All this talk of user experience is not a broken record
Just about every article I read these days on branding, marketing, technology and sales talks at some point about the increasing importance of the user experience – the need to bring brands and products ever closer to customers by making the whole journey as personal, personalised and positive as possible.
However, there is an irony that today, in an advanced digital economy, brands are spending millions and falling over each other to, well, effectively give customers back many of the experiences we had when life was arguably a little slower and analogue. And, as people and as customers, we want it, crave it and embrace it.
In my mind, nowhere is this better exemplified than in the humble vinyl record. Long written off as an icon of bygone era, vinyl has been making somewhat of a comeback over recent years, the extent of which was confirmed last week when it was reported that record sales had over overtaken digital downloads for the first time. There are no doubt a multitude of complex sociological and cultural reasons why vinyl has had a resurgence of sorts of late; but I believe that the tangible and truly personal experience a record offers the user is also a key part of this. And it’s something its digital equivalent just can’t replicate.

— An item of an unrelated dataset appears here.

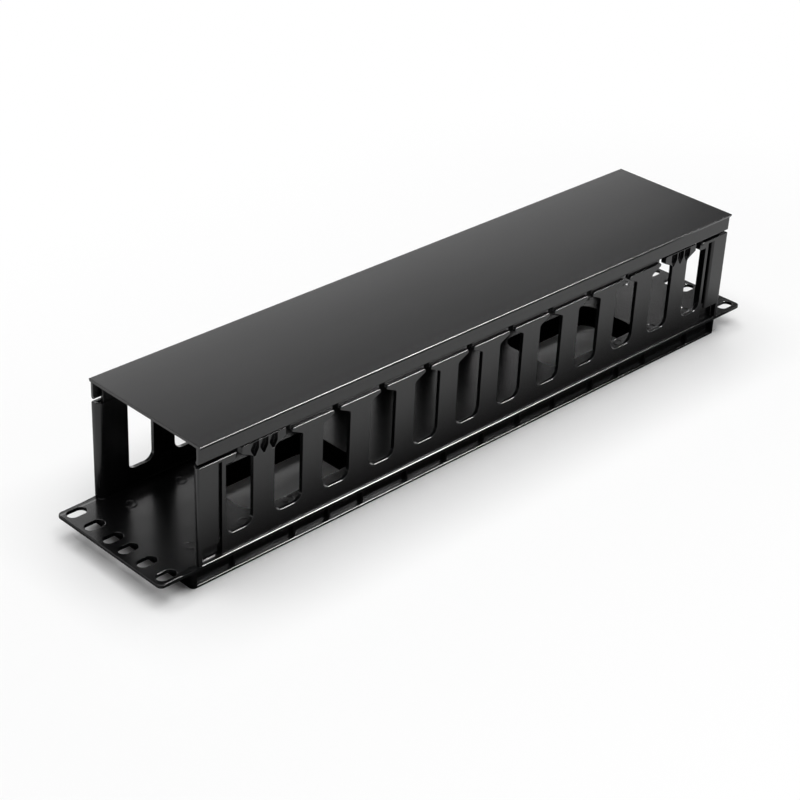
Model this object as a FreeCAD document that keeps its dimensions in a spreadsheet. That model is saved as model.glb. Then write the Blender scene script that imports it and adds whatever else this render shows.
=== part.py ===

I was an avid collector of vinyl as a teenager in the ‘80s. I spent hours after school (and sometimes during it) getting lost in a record store, thumbing through the racks of records, hoping to find a gem and patience often rewarded me. Then I’d get home, take the record from the sleeve and play it while I explored every inch of the cover and insert sleeve, looking at all the images and cover design, reading the lyrics, looking at who played on each of the tracks and so on. It was such a great experience each time. I was totally immersed in the moment. In those days, it was ‘just what you did’ to find and enjoy your records. These days, it’s called ‘a user experience’.
My record collection was tucked away in a garage until around four years ago when I was given a turntable and a couple of records for Christmas. I set up the turntable, played the records, studied the sleeves and almost immediately, my latent love of records, long ignored for the convenience of digital downloads, was back.
I’m not a luddite and certainly not suggesting for a moment that we need to move wholesale back to a purely analogue world. I’ve built much of my career in recent years as a digital comms specialist. I just can’t help but see the irony that much of this technology, which has done so much for us and tries to bring us closer together through social networks and enhancing the user experience through personalised marketing and tailored products, has, when you strip all the gloss away, struggled to sometimes give us access to what we still need…a truly personal, intimate user experience.